Output exactly, and only, the lines from the line containing "before = set(bpy.data.objects)" through the line containing "cad_box = object_bounds()", both included.

═════ Input for this task

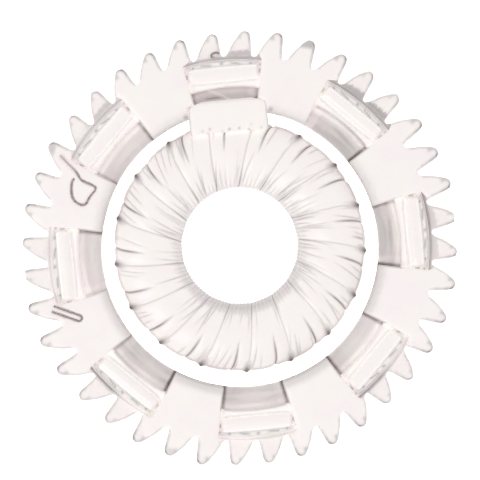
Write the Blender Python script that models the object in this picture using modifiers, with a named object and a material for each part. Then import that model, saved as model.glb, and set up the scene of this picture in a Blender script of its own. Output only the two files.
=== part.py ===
"""Film developing reel: a toothed outer ring with eight guide rollers, and a wrapped hub hung inside it.

The reel lies on its back. Its axis is +Z, its back face is the plane z = 0, and the strap that carries the
hub leaves the outer ring along +Y. Angles are in degrees, counter-clockwise seen from the front, from +X.
Windows sit at 90 + 45 n degrees and the caps between them, so number 1 of each is next to the strap.
"""

import math

import bmesh
import bpy
from mathutils import Matrix, Vector

MM = 0.001
GAP = 0.3 * MM  # left between pieces that touch on the real reel

# Outer ring
WINDOWS = 8
WINDOW_PITCH = 360 / WINDOWS
WINDOW_HALF = 12.1
CAP_HALF = WINDOW_PITCH / 2 - WINDOW_HALF
TEETH = 40
TOOTH_PITCH = 360 / TEETH
TOOTH_PHASE = 2.0  # from a window's middle to the next tip
TIP_RADIUS = 48.2 * MM
ROOT_RADIUS = 42.8 * MM
TIP_ROUND = 1.3 * MM
VALLEY_ROUND = 0.7 * MM
VALLEY_LAG = 2.65  # from a tip clockwise to the middle of the valley beside it
LONG_FLANK = ((3.9 * MM, 2.3), (2.4 * MM, 3.8), (0.9 * MM, 5.0))  # height over the root, angle past the tip
TOOTH_TOP = 4.5 * MM
RING_INNER = 30.9 * MM
RECESS_OUTER = 36.0 * MM
RECESS_FLOOR = 2.0 * MM
BED_OUTER = 42.15 * MM
BED_TOP = 6.2 * MM
CAP_TOP = 9.0 * MM
CAP_CHAMFER = 0.35 * MM
CAP_SIDE_OUTER = 42.1 * MM  # a cap's radial sides end here, and its outer teeth overhang them
CAP_FIRST_FOOT = (0.4 * MM, -1.7)  # foot of its first tooth: height over the root, angle from the tip
CAP_FOOT_GAP = 0.15  # angle left at each side of its foot

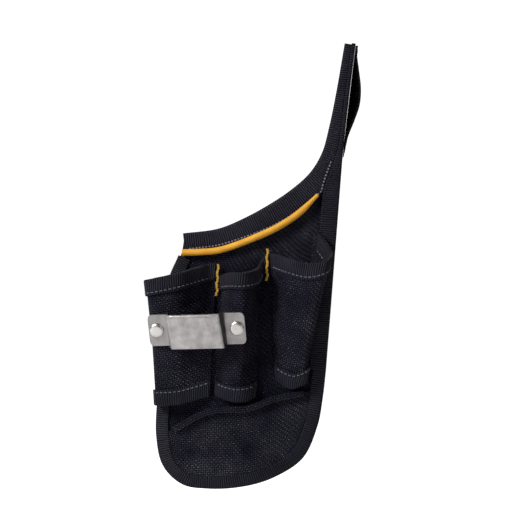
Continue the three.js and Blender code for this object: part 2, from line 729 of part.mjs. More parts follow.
function roundedRect(left, right, low, high, radii) {
  const [lowLeft, lowRight, highRight, highLeft] = radii;
  const shape = new THREE.Shape();
  shape.moveTo(left + lowLeft, low);
  shape.lineTo(right - lowRight, low);
  shape.quadraticCurveTo(right, low, right, low + lowRight);
  shape.lineTo(right, high - highRight);
  shape.quadraticCurveTo(right, high, right - highRight, high);
  shape.lineTo(left + highLeft, high);
  shape.quadraticCurveTo(left, high, left, high - highLeft);
  shape.lineTo(left, low + lowLeft);
  shape.quadraticCurveTo(left, low, left + lowLeft, low);
  return shape;
}

function rivetCylinder(radius, low, high) {
  const cylinder = new THREE.CylinderGeometry(radius, radius, high - low, 20);
  return cylinder.rotateX(Math.PI / 2).translate(0, 0, (high + low) / 2);
}

function steelClip() {
  const reach = CLIP_LENGTH / 2;
  const foot = PLATE_END + BEND;
  const top = CLIP_RISE + CLIP_SHEET;
  const profile = new THREE.Shape();
  profile.moveTo(-foot - 3, 0);
  profile.lineTo(-foot, 0);
  profile.lineTo(-PLATE_END - 0.5, CLIP_RISE);
  profile.lineTo(PLATE_END + 0.5, CLIP_RISE);
  profile.lineTo(foot, 0);
  profile.lineTo(foot + 3, 0);
  profile.lineTo(foot + 3, CLIP_SHEET);
  profile.lineTo(foot + 0.8, CLIP_SHEET);
  profile.lineTo(PLATE_END, top);
  profile.lineTo(-PLATE_END, top);
  profile.lineTo(-foot - 0.8, CLIP_SHEET);
  profile.lineTo(-foot - 3, CLIP_SHEET);
  const bridge = new THREE.ExtrudeGeometry(profile, { depth: PLATE_HEIGHT, bevelEnabled: false });
  bridge.rotateX(Math.PI / 2).translate(0, PLATE_HEIGHT / 2, 0);
  const tabOptions = { depth: CLIP_SHEET, bevelEnabled: false, curveSegments: 4 };
  const [low, high] = [-TAB_HEIGHT / 2, TAB_HEIGHT / 2];
  const leftTab = new THREE.ExtrudeGeometry(
    roundedRect(-reach, -foot - 1, low, high, [3, 0.4, 0.4, 3]), tabOptions,
  );
  const rightTab = new THREE.ExtrudeGeometry(
    roundedRect(foot + 1, reach, low, high, [0.4, 3, 3, 0.4]), tabOptions,
  );
  const lip = new THREE.BoxGeometry(2 * PLATE_END - 3, LIP.wide, LIP.thick);
  lip.translate(0, (PLATE_HEIGHT - LIP.wide) / 2, top + LIP.thick / 2 - 0.05);
  let solid = toSolid(bridge).add(toSolid(leftTab)).add(toSolid(rightTab)).add(toSolid(lip));
  for (const side of [-1, 1]) {
    const hole = rivetCylinder(RIVET_SHANK + GAP, -2, 4).translate(side * RIVET_REACH, 0, 0);
    solid = solid.subtract(toSolid(hole));
  }
  return fromSolid(solid).applyMatrix4(clipFrame);
}

// How far below the tabs the inner face of the wall lies round a rivet.
function wallDepth(side) {
  const depths = [];
  for (const radius of [2.4, 3.1]) {
    for (let k = 0; k < 12; k += 1) {
      const angle = (k / 12) * 2 * Math.PI;
      const [a, b] = [side * RIVET_REACH + radius * Math.cos(angle), radius * Math.sin(angle)];
      const hits = wallHits(a, b);
      depths.push(...hits.filter((level) => level > hits[0] - 5));
    }
  }
  return Math.min(...depths) - seatOff;
}

function rivet(side, depth) {
  const [base, rise] = [CLIP_SHEET + GAP, 1.7];
  const profile = [
    [0, depth - 1.6], [RIVET_SHANK, depth - 1.6], [RIVET_SHANK, base], [RIVET_HEAD, base],
    [RIVET_HEAD, base + rise * 0.6], [RIVET_HEAD - 0.8, base + rise], [0, base + rise],
  ];
  const turned = new THREE.LatheGeometry(profile.map(([x, y]) => new THREE.Vector2(x, y)), 20);
  return turned.rotateX(Math.PI / 2).translate(side * RIVET_REACH, 0, 0).applyMatrix4(clipFrame);
}

function burr(side, depth) {
  const [inner, outerRadius, thick] = [RIVET_SHANK + GAP, 3, 0.8];
  const top = depth - GAP;
  const profile = [
    [inner, top - thick], [outerRadius, top - thick], [outerRadius, top], [inner, top],
    [inner, top - thick],
  ];
  const turned = new THREE.LatheGeometry(profile.map(([x, y]) => new THREE.Vector2(x, y)), 20);
  return turned.rotateX(Math.PI / 2).translate(side * RIVET_REACH, 0, 0).applyMatrix4(clipFrame);
}

add("tape_clip", steelClip(), STEEL);
for (const [side, name] of [[-1, "front"], [1, "middle"]]) {
  const depth = wallDepth(side);
  const hole = rivetCylinder(RIVET_SHANK + GAP, depth - 3, 4).translate(side * RIVET_REACH, 0, 0);
  const drilled = toSolid(walls[name]).subtract(toSolid(hole.applyMatrix4(clipFrame)));
  add(`${name}_sleeve_near`, fromSolid(drilled), NYLON);
  add(`${name}_sleeve_far`, mirrored(walls[name]), NYLON);
  add(`${name}_rivet`, rivet(side, depth), RIVET_STEEL);
  add(`${name}_rivet_burr`, burr(side, depth), RIVET_STEEL);
}
addBothSides("back_sleeve", walls.back, NYLON);

export default pouch;
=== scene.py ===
# Electrician's tool pouch: the cloth, bindings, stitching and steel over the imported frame.
# Shapes are in millimetres in the pouch's own axes: the hip plane is x = 0, the front is -x, and
# the side with the clip faces -y. place() turns them into metres in the row frame.
import math

import bpy
import numpy as np
from mathutils import Matrix, Vector


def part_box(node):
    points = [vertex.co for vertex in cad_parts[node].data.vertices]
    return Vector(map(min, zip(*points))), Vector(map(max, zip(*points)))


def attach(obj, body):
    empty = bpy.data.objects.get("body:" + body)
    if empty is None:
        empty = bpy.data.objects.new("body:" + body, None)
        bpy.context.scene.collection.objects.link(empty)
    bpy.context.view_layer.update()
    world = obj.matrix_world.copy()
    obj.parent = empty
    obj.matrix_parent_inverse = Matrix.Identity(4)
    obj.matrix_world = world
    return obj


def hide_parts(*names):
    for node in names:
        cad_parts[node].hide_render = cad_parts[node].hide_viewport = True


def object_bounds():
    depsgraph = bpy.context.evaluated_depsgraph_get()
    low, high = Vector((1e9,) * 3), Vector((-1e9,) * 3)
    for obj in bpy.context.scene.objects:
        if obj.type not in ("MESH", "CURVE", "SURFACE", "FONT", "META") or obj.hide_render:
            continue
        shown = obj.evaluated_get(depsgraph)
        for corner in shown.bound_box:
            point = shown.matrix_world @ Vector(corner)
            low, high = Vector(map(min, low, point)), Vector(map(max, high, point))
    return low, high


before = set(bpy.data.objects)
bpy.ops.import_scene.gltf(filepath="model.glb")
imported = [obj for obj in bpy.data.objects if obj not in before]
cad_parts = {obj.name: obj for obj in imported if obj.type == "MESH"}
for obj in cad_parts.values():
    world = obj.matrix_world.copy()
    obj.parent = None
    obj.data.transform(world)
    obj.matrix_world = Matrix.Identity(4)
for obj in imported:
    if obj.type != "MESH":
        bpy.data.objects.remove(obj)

cad_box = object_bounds()

# ---- driving dimensions
GAP = 0.3  # clearance between pieces that touch
PANEL = 1.8  # thickness of the side panels
WALL = 1.4  # of the sleeves
TAPE = 0.9  # of the binding tape
FLANGE = 1.2  # of the gusset
FOLD = GAP + TAPE
CUT = FOLD + 0.4
STACK = PANEL + GAP + FLANGE
BACK_HALF = 28.5
FRONT_HALF = 12.5
NECK_HALF = 25
BOTTOM_SHARE = 0.28
BELLY = 2.5  # outward crown of the side panels
POUCH_DEPTH = 112
NECK_TOP = 124
SHOULDER_START, SHOULDER_END = -20, 80
NECK_START = 45
NECK_LEAN = 2.9
BACK_END = -95
BOTTOM = -182.5
LOW_START = -60
EDGE_START, EDGE_END = 0.046, 0.9997
GUSSET_START, GUSSET_END = 0.006, 0.994
EDGE_TAPE = 9
MOUTH_BAND = 11
MOUTH_BAND_WIDE = 14.2
BAND_WIDENS = (-80, -40)  # x between which it does
INNER_LEG_STARTS = (-87, -78)
BAND_ROW = (0.01, 0.6)
BACK_TAPE = 11.5
HIP_LEG = 9
RIM = 3.3  # width of the back tape beside the neck
RIM_TOP = 2.7
RIM_START, RIM_END = 18, 60
SEAM_FIN = 9.5  # how far the gusset's seam stands out inside
SEAM_FIN_END = 2
PLATEAU = 2.4
REBATE = 1.2
BOARD = 1.6
LINING = 0.9
BACK_THICK = PLATEAU + GAP + BOARD + GAP + LINING
PIPING_RADIUS = 2.25
PIPING_THIN = 0.55
LOOP_HALF = 19
WEBBING = 1.6
LOOP_END, LOOP_THIN, LOOP_SUNK = 0.12, 0.35, 0.6  # its low end thins and sinks under the bartack
LOOP_BARTACKS = {"top": 0.045, "low": 0.945}
SLACK = 0.45  # clearance of the sleeves' and pocket's tapes
SLEEVE_BELLY = 0.12
SLEEVE_TAPE = 9.5
CLIP_SHEET = 1.2
CLIP_RISE = 5.5
CLIP_LENGTH = 66
TAB_HEIGHT = 21.8
PLATE_HEIGHT = 23.6
PLATE_END = 17.2
BEND = 1.9
PLATE_SKEW = 0.08
RIVET_HEAD = 4.7
RIVET_REACH = CLIP_LENGTH / 2 - 5.6
POCKET_STAND = 3
POCKET_RIPPLE = 0.35
ROLL = 1.9
HEM_DEEP = 3
HEM_ROW = 2.2
NECK_LEG = 9
NECK_SLOPE = 0.045
TAPE_ROW = 1.3  # how far a tape's stitches are from its edge
SLEEVE_ROW = 7.6
PROUD = 0.05  # how far stitches stand off the tape under them
THREAD_DIP = 0.45
TAB_CORNER = 3
CLIP_GAP = 0.25
LIP_RADIUS = 0.95
FLOOR_DROP = 0.06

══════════

◆ Solution to the problem ◆
before = set(bpy.data.objects)
bpy.ops.import_scene.gltf(filepath="model.glb")
imported = [obj for obj in bpy.data.objects if obj not in before]
cad_parts = {obj.name: obj for obj in imported if obj.type == "MESH"}
for obj in cad_parts.values():
    world = obj.matrix_world.copy()
    obj.parent = None
    obj.data.transform(world)
    obj.matrix_world = Matrix.Identity(4)
for obj in imported:
    if obj.type != "MESH":
        bpy.data.objects.remove(obj)

cad_box = object_bounds()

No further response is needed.